Some might dismiss these secular sensibilities, since this is drawing material into the novel that isn’t there. But the problem for me lay in that all the pain the characters face and all their decisions lie squarely in the secular world. Women miscarry sometimes and we are given an explanation as to how baby Lucy arrived at the island, which had nothing to do with God’s providence but the fear and prejudice of drunken men. Yet the novel seems to only intensify the spiritual attributions in its quotidian denouement. The argument here must rest between the spirituality of feeling against a real spirit with guiding intent, and I think Stedman walks that line reasonably successfully, since it is in her characters’ sensibilities that their spirits mature against grief, along with an acceptance of the past.

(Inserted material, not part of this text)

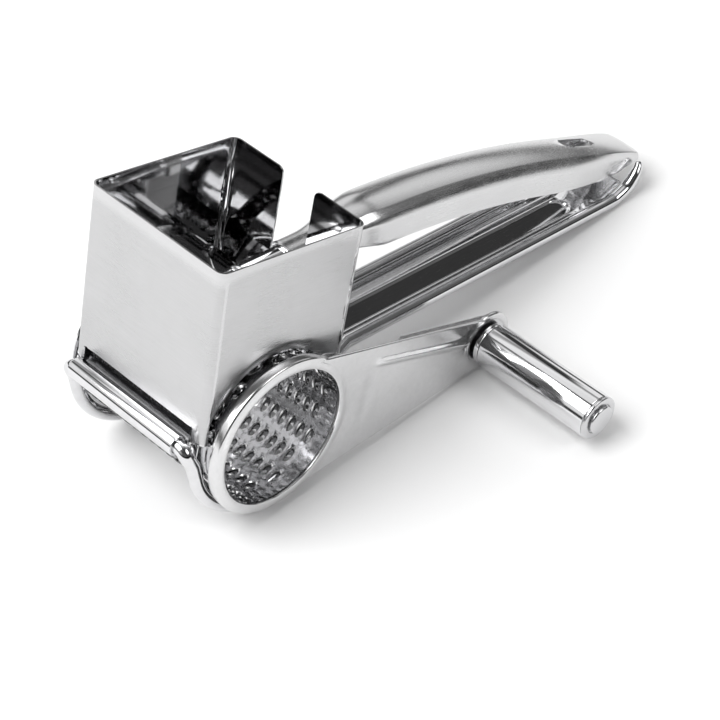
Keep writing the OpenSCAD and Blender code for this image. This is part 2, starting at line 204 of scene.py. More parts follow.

Instead of a full choir, Stedman’s characters placate themselves with a series of homilies:
You only have to forgive once. To resent, you have to do it all day, every day;
…to have any kind of a future you’ve got to give up hope of ever changing your past.
In the end, the story’s a real tear-jerker. It hits all the right emotional beats and it explores every moral crevice a little girl with a lighthouse can shine light. This makes for a story brimming with sentimentality, but the scenario is interesting enough to be compelling and its attendant moral no-man’s-land is littered with enough moral quandaries to keep a reading group going for hours.